Bamboo: Tools of Storytelling | Jeff Redman

JULY 16, 2013

In February I began working with my 8th grade students to devise a theater piece based on modern day slavery. Doing research in humanities class with my collaborator, they each took a turn writing a story based on a first person account of how someone fell into slavery.

Now they were bringing the stories to drama class.  My job in the project was to guide them through the dramatization process, to help them interpret the material and make it into a theater piece.

Their stories were very well written, but they were stuck on how to stage it. They had already explored tableau and choreographed movement and were looking for something new.  Narrative pantomime was a style that they were familiar with, but they were afraid that the complex narrative would become monotonous and they were asking for some inspiration.

Doing some research online I came across a series of exercises written by a theater company based out of London called Complicite. The exercises were designed to lead a teacher through the process that the company uses as they devise theater pieces. Being familiar with their work, the idea of getting an inside look at how they teach their methods was intriguing.

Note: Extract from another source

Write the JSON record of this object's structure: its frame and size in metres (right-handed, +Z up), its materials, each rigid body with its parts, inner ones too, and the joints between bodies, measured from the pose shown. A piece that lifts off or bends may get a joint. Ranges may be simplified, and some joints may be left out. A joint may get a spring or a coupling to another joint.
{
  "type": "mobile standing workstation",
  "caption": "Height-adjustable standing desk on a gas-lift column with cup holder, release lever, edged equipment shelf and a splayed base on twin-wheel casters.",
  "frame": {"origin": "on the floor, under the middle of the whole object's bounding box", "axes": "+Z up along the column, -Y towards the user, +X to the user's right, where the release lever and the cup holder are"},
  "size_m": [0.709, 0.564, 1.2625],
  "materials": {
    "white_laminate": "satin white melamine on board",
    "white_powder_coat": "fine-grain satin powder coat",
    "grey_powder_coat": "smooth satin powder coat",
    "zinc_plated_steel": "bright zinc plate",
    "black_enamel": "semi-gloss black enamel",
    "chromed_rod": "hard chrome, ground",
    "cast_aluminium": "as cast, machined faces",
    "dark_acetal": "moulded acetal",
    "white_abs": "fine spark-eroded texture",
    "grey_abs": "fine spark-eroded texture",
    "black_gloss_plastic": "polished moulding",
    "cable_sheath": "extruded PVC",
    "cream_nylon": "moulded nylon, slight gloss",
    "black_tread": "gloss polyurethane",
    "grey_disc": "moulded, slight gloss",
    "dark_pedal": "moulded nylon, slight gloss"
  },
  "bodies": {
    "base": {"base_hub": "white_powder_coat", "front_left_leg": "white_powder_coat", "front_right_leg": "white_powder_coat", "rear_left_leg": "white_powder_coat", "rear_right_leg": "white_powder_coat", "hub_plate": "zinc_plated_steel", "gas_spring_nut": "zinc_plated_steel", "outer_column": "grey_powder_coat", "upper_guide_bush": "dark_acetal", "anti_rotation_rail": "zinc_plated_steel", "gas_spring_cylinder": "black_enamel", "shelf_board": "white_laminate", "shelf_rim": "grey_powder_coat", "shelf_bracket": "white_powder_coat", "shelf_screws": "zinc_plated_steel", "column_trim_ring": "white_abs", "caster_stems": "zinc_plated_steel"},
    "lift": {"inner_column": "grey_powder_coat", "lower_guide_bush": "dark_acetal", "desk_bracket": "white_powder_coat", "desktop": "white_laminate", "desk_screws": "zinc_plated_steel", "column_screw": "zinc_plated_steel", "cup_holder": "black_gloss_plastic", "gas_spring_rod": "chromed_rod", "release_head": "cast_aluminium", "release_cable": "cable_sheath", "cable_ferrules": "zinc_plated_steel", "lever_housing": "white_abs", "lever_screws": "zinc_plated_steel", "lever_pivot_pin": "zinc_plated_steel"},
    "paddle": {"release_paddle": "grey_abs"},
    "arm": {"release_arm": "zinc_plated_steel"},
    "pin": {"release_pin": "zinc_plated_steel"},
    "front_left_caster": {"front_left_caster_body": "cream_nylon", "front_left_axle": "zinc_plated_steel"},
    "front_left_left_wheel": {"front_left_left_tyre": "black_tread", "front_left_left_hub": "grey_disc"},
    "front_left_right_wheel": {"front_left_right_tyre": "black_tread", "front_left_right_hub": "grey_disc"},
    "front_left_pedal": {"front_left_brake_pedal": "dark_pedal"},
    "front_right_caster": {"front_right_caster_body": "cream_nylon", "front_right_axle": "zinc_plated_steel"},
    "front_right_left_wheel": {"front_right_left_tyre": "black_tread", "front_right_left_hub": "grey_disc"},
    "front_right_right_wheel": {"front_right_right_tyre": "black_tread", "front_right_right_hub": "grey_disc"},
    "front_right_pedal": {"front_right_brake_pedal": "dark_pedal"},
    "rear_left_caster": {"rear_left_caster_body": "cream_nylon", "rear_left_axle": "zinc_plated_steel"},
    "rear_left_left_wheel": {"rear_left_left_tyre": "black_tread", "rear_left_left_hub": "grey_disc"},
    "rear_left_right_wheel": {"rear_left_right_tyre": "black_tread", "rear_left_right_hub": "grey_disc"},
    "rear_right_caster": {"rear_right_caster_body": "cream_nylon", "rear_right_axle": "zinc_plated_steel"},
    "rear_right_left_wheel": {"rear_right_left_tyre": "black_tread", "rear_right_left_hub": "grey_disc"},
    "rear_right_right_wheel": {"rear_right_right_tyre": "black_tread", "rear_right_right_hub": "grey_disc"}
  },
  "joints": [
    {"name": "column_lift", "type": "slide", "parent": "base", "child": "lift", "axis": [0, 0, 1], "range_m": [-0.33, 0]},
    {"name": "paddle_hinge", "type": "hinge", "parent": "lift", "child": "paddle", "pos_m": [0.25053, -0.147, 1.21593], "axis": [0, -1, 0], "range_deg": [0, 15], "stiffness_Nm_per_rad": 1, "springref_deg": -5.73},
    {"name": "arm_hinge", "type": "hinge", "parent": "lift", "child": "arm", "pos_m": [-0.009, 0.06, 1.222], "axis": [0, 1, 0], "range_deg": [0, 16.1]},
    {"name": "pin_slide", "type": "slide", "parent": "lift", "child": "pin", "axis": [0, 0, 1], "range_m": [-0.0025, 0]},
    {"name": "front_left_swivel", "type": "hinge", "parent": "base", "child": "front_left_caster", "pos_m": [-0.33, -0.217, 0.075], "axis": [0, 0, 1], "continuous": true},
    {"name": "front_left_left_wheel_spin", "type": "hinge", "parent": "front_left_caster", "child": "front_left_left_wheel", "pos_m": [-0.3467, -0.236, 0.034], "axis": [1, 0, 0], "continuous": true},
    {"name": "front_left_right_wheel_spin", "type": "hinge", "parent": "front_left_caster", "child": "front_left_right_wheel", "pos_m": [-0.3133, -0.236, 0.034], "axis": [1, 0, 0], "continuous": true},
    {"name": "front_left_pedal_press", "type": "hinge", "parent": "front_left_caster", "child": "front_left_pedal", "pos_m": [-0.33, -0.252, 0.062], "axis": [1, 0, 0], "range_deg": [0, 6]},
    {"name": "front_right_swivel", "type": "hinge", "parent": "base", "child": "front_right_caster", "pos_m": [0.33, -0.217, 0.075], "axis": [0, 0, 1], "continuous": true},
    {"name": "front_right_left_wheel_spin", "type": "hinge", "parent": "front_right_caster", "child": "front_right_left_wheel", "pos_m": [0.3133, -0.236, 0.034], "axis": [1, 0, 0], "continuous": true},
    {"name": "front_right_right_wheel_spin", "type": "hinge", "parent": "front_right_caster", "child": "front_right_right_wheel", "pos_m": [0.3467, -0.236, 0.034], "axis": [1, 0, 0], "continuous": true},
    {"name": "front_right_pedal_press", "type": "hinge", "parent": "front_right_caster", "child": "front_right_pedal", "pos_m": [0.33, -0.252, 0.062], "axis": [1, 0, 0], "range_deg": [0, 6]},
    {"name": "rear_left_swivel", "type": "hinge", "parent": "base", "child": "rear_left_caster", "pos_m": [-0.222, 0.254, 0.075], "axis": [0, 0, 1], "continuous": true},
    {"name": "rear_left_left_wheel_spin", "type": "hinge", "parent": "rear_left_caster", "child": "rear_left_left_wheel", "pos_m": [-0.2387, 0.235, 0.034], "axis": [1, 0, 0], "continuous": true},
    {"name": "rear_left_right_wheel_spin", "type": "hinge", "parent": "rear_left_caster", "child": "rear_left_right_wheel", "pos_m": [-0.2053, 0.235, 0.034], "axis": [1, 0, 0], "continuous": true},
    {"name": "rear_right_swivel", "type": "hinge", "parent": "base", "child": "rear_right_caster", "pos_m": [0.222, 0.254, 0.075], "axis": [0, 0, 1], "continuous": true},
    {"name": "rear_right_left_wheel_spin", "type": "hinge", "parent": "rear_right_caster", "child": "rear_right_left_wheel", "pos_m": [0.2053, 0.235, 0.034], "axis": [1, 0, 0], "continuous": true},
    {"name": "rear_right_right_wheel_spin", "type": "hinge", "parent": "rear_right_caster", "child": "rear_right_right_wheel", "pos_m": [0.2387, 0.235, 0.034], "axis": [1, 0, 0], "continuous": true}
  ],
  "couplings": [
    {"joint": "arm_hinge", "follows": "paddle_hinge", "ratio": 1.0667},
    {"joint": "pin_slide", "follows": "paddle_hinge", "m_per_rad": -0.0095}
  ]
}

I looked through their site, and an image along with the exercises caught my attention.  It was a picture of students holding bamboo garden canes and moving as an ensemble across the stage.  I read further and the Complicite exercises seemed like just the right approach to get them inspired.

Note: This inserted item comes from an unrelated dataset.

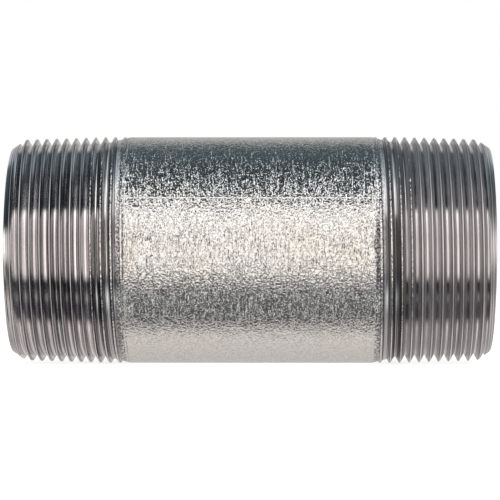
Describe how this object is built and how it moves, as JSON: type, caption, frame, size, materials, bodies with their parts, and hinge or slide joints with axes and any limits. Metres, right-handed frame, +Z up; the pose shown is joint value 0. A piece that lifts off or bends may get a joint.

Living in south Asia, bamboo is plentiful and the next day, sixteen 6-foot bamboo poles were delivered to the theater.  Before I handed over the poles to the students I began my own self-study. Holding the pole was transformative and there was potential for the students.

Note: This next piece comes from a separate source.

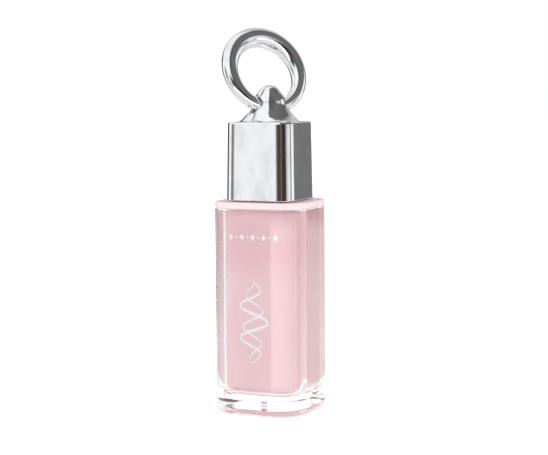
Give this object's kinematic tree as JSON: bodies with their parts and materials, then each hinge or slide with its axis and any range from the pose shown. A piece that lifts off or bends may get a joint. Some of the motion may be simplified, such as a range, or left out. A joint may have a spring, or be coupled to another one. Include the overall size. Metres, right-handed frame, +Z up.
{
  "type": "lip gloss tube",
  "caption": "Square lip gloss tube: clear outer bottle, coloured vial with neck and flange, screw cap with wand and doe-foot applicator, carry ring in an eye on the cap.",
  "frame": {"origin": "middle of the bottle's base, on the plane that it stands on", "axes": "+Z up along the neck and wand, -Y out of the printed front face, +X out of the right face"},
  "size_m": [0.02, 0.0207, 0.0785],
  "materials": {
    "clear_plastic": "clear, polished",
    "pink_plastic": "smooth, opaque",
    "gloss": "wet",
    "wiper_plastic": "soft, milky",
    "chrome": "bright plated",
    "white_plastic": "moulded",
    "liner_foam": "foamed",
    "stem_plastic": "moulded",
    "core_plastic": "moulded",
    "flock": "short flocked fibre"
  },
  "bodies": {
    "bottle": {"outer_bottle": "clear_plastic", "inner_vial": "pink_plastic", "gloss_fill": "gloss", "wiper": "wiper_plastic"},
    "seal": {"cap_liner": "liner_foam"},
    "cap": {"cap_shell": "chrome", "cap_insert": "white_plastic", "wand_stem": "stem_plastic", "applicator_core": "core_plastic", "applicator_flock": "flock"},
    "ring": {"carry_ring": "chrome"}
  },
  "joints": [
    {"name": "cap_lift", "type": "slide", "parent": "bottle", "child": "seal", "axis": [0, 0, 1], "range_m": [0, 0.0481]},
    {"name": "cap_twist", "type": "hinge", "parent": "seal", "child": "cap", "pos_m": [0, 0, 0.05], "axis": [0, 0, 1], "range_deg": [0, 2880]},
    {"name": "ring_swing", "type": "hinge", "parent": "cap", "child": "ring", "pos_m": [0, 0, 0.0625], "axis": [0.6428, 0.766, 0], "range_deg": [-60, 90]}
  ],
  "couplings": [
    {"joint": "cap_lift", "follows": "cap_twist", "m_per_rad": 0.00095493}
  ]
}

The next class they were greeted by a bamboo stack and told to find one that would be theirs for the class.

Their interest was piqued. After a brief instruction on how to avoid accidentally hitting another ensemble member with the pole, they experimented with pacing, focus, space, tension and emotion. They tried making different sounds with the pole on the stage floor and against other poles.

We moved into ensemble work.  Dividing the group into two working groups they experimented with moving as one, holding their poles at the same height and angle, keeping a shared focus, turning and wheeling about as a single organism.  After the ensemble work, exploringthe potential and limitations of the bamboo, they were ready.

In Complicite’s example the sequence of exercises culminated with a storytelling exercise focused on a scene from The Caucasian Chalk Circle in which students told the story of a character traveling through various environments and emotions using the bamboo to create the world on stage. Perfect. Having a different story to tell we used the student narratives. The bamboo was to become a tool along with their bodies and voices that told the story of a young girl’s journey from her small rural village to working in the mine digging conflict minerals as a slave.

The first few attempts were messy, with poles moving every which way and minor disagreements about how to arrange them, but as they got into the groove the bamboo became an extension of their communal ideas. Objects started to take shape and the moments started to come together. Bamboo became a hut, roads, fences, the entrance to the mine, tools and a stretcher.

Choreography began to develop. They worked and re-worked howmany poles it took to make the hut and then which pole would move first into the road. It took them some time to coordinate, they still need to refine the movement, but they were inspired.

As always, the end of class came much too soon.